There’s something about Cebuano puso (pronounced pu-SÓ, with the stress on the last syllable, unlike the Tagalog púso, which means “heart”), that humble hanging rice wrapped in woven coconut leaves, that feels like summer: tightly packed, built to last, and ready to go. Long before anyone talked about reusable containers or meal prep, we had puso, portable, practical, and made with care.
In my hometown of Talisay, where lechon is king, the market had a section just for cooking puso. They came tied in dozens, stacked in buckets of steam. Vendors bought them by the bundle for their lechon and barbecue stalls. While some prefer freshly steamed rice, puso has its own magic once it cools. The coconut leaves lend a subtle flavor — earthy, a little sweet, familiar.
In many towns, making puso was a way to earn a living. Families wove them at home and sold them by the piece. It didn’t pay much—just centavos—but it helped. Even kids got involved, weaving while chatting or listening to the radio. Each weave had a name: kinasing (heart-shaped), binosa (rounded), kinhason (seashell), binaki (frog). These shapes carried family stories and local identity. They were more than just containers.
To cook puso, you fill each pouch halfway with rice, then boil it. The grains expand and take the shape of the weave, soaking up the tea-like bitterness of the leaves. At a glance, it might look like kakanin, but it’s just rice, neatly packed and thoughtfully made.
Rice from a pot can get sticky or soft on long trips. Puso holds its shape. You grab one with one hand, a stick of grilled pork in the other. It goes well with spicy sukang tuba, that sharp, cloudy coconut vinegar, and a bite of Cebu-style lechon, rich and salty and crisp.
At big gatherings, no one bothered with foil trays or plastic tubs. We packed the puso in rice sacks and slung them over our shoulders. You took as many as you wanted, and if you didn’t eat one, you just put it back. No need to explain. Most were smaller than a fist, maybe half a cup of rice. Some vendors made bigger ones, but the small ones always hit the spot, especially when you were chasing that last bite of sud-an, the dish that finished your plate. You’d pass the puso around. Then someone would pull a Gillette blade, usually tucked behind the ear, and slice it open. The layers of leaf would peel away to warm, fragrant rice.

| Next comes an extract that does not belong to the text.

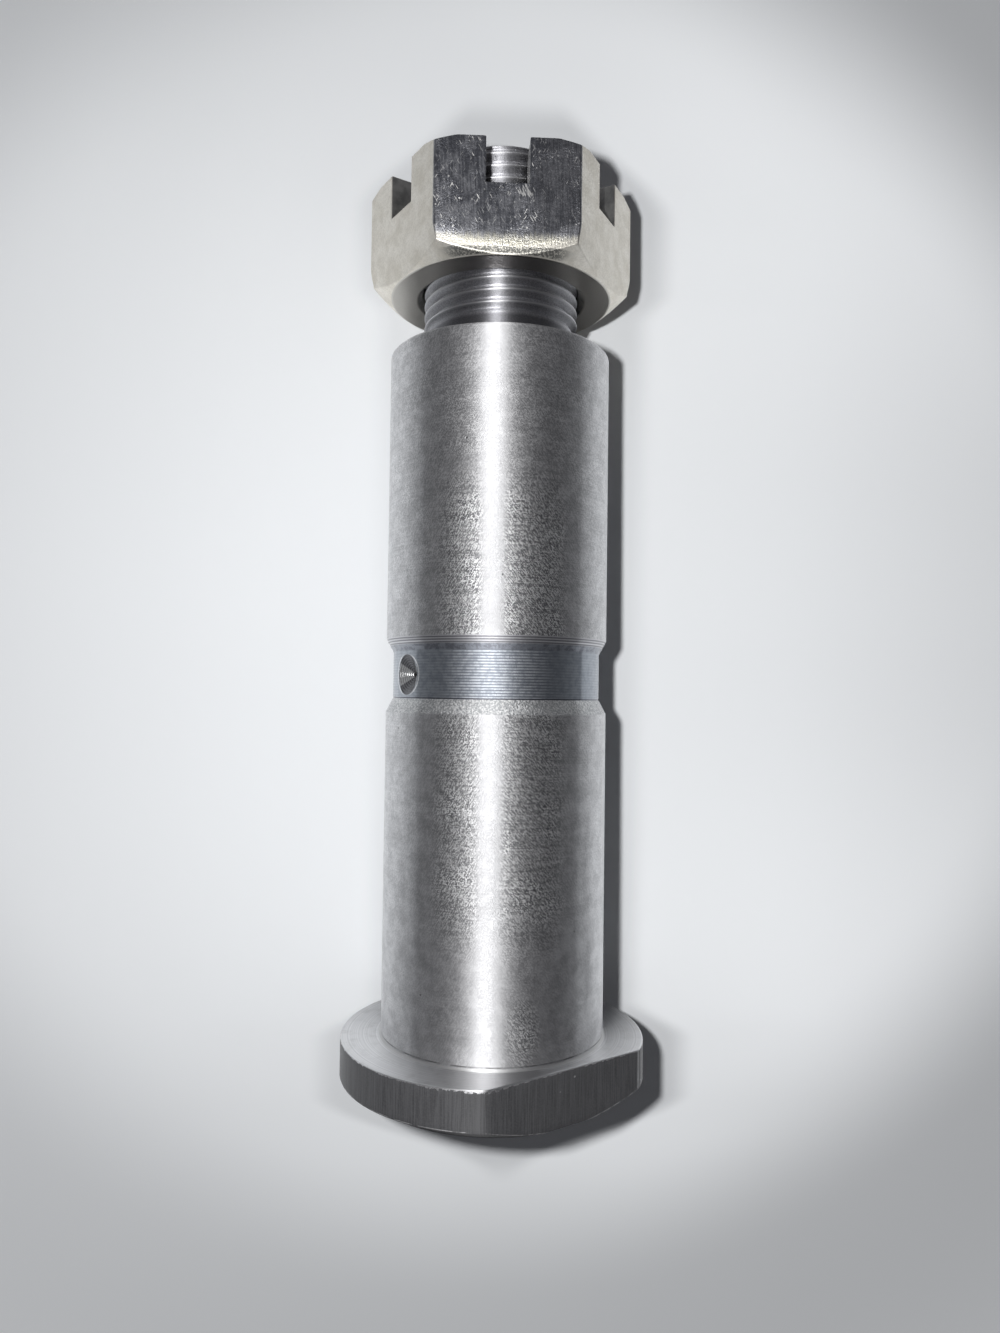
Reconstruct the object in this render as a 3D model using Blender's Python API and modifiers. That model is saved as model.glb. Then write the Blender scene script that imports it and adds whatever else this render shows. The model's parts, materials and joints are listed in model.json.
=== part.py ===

It’s not just food. It’s memory. The feel of it in your hand after a swim. The way it goes with dugodugo (blood stew), ngohiong (a local spring roll), or sinuglaw (grilled pork mixed with vinegar-cured fish). Even now, I keep puso in my kitchen when I want to feel a little closer to home. There’s comfort in its shape, its scent, the way it reminds me of simple things.
Next time you’re heading out on a road trip, leave the Tupperware. Bring puso. And a few stories to go with it.
Because it’s not just what’s inside that fills you, but the act of unwrapping. That quiet gesture of opening something made by hand and passed from one hand to another, which is a reminder that food doesn’t have to be grand to mean something.
For puso to last, memory isn’t enough. It takes practice. It takes people who still know how to weave. Markets that still cook. Young folks willing to carry the tradition forward.
And I think they will. Because lami, that Cebuano word for “delicious,” “good,” “right,” isn’t just about taste, but that easy joy you get from sharing food without ceremony. When we eat, no one cares who you are. You sit. You eat. You’re part of the barkadahan — the group, the crew, the ones who get you. You pass the rice, split the pork, and call each other bai — friend, brother, someone like you.
Lately I’ve been thinking about going home. Sitting by the shore with nothing to do but eat lechon and puso. No plates. No forks. Just a hand for the rice, a hand for the meat, and the sun on my back. Maybe that’s the heart of it. Not the ritual. The simplicity. The feeling that something warm, something good, is waiting inside those coconut leaves. A gulp of tuba from a bamboo spout, smoke in the air, waves in the distance. You don’t explain that kind of moment. You just live it. Then you carry it with you.
After the meal, there’s nothing to clean up. No pots. No dishes. Just banana leaves for plates. You toss them properly and walk away full, in every sense of the word.